How I Approach Ghostwriting
There's a lot of different ways to approach ghostwriting and it depends on my client’s affinity to write, as well as their commitment to the project (meaning the time they can give me). What I like to say is I’m a builder and a master craftsman, building a home for my client’s voice and ideas to inhabit. In working in the narrative form, I would also be adding the scenery and the soul, or if you’re a musician, the melody, harmony, bass, and kick drums.
Regardless of the project, interviews are essential. If it is a person’s narrative, at the outset I look for that nugget—that serendipitous or divinely appointed moment, that kernel of truth, that insight, that tragedy from the past—that which created the modern person and sent them on the journey of who they are today and/or why they feel they have something to share to the world. From there, I help create the structure or foundation that keeps the story moving and holds it up.
If a person is committed to making her/his book a priority and it's the only thing I am working on, I can generally do a book in about 6 to 8 months (of course you never truly know until you get into it). The heavy lifting is up front—getting the story out of them. If there’s already something to work with, such as chapters or notes, even better. With that said, I could also act as a book doctor/editor, advising on a story's structure, flow, the missing parts, things that need to be expounded upon, etc.
When I worked on a nonfiction book heavily based in science, the process was a bit different because for the most part it was based on lectures. This New York Times bestselling author had outlines and knew from the outset where the book was going. As an example, for one chapter I listened to five lectures of what he deemed to be the best way he presented the material. Due to the fact that it was science heavy, my job was to turn it into something not only consumable, but understandable and accessible for the reader.
Because his lectures moved east to west, east to west, I had to find the flow and through line for each chapter so it read north to south. At times, there was a significant amount of research on my part, as well as me having to make leaps and connections regarding the material. From there I would send him drafts, he would make edits, corrections, add content, tell me to research this or that—and back and forth, back and forth. It did require two in-person meetings, but much of it took place over the phone. This book set a Hay House (the book publisher) record by being translated into 28 languages within the first nine months of publication. I have also been collaborating with this person for three years to write his biweekly blog (265k+ followers on Facebook).

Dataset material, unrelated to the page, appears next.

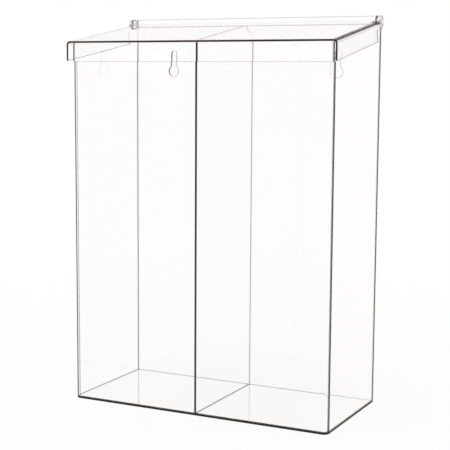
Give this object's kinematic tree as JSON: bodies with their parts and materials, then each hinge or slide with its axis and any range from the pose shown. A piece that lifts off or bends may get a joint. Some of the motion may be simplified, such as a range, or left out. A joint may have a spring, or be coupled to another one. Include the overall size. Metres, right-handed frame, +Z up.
{
  "type": "disposable glove dispenser",
  "caption": "Clear plastic wall dispenser for disposable gloves: a tall divided box with an open slot under a sloping hinged lid.",
  "frame": {"origin": "centre of the base, at the middle of the overall footprint", "axes": "+Z up, +Y towards the wall that it hangs on, +X to the right of someone who faces its front"},
  "size_m": [0.3152, 0.1428, 0.427],
  "materials": {
    "clear_sheet": "polished clear sheet",
    "rivet": "translucent moulded plastic"
  },
  "bodies": {
    "box": {"front_and_sides": "clear_sheet", "bottom_panel": "clear_sheet", "back_panel": "clear_sheet", "divider": "clear_sheet", "hinge_rivet_left": "rivet", "hinge_rivet_right": "rivet", "rivet_cap_left": "rivet", "rivet_cap_right": "rivet"},
    "lid": {"lid": "clear_sheet"}
  },
  "joints": [
    {"name": "lid_hinge", "type": "hinge", "parent": "box", "child": "lid", "pos_m": [0, 0.06315, 0.4202], "axis": [-1, 0, 0], "range_deg": [0, 102]}
  ]
}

With the book proposal for an SVP at Thomson Reuters, she had never done anything like this before. She had an idea in her head of what she wanted to express, but she had no experience as to where to begin to turn her thoughts and feelings into facts and ideas. So it was really a matter of me drawing it out of her to help create the structure and outline of the chapters. It was a lot of conversations initially and me acting as a sounding board. The structure and chapters kept changing the more information we gathered, which was garnered from her performing countless interviews with female leaders in STEM fields. For a nonfiction proposal as such, we needed the outline and the first 2-3 chapters, summaries of each chapter, her bio, a marketing section, a section defining her audience, etc. There's a structure to nonfiction proposals of about seven steps.
Currently I am completing a ghostwriting project for an international NY Times bestselling author whose first book was published in more than 40 languages. When we began there was a very rough outline and about 15k words to work with (much of which was repetitive). With that said, most of the book was garnered from extensive interviews with him and his partner. At the midway point of the project, I spent five days with them to sort through what we had, fine tune the outline, and bring a new order to the book.
Hopefully this gives you a little insight into a process that is malleable and fluid. It's a lot of hand holding at the beginning, as well as asking the right questions of my client to understand what they want to put out into the world.
Key to success are trust, partnership, and mutual respect.
Finally, here are my personal and professional mission statements, as well as what I bring to the table.
Personal Mission Statement:
I translate light, frequency, and energy into story, so as to lead others to their truth.
Professional Mission Statement:
I help visionaries, artists, and global changemakers articulate their ideas through the economy of words.
What I Bring to the Table:
To bring big ideas into the world is my calling and I have spent more than 27 years personally honing my craft in order to do so. Prior to stepping into my calling, I had a career of more than 15 years as a writer in marketing and advertising.
Ultimately, what I bring to the table is passion, partnership, and a commitment to unearthing and articulating ideas, no matter how big or small.
When it comes down to it, I just really love meeting fascinating people, understanding what makes them click, and sharing their story with the world.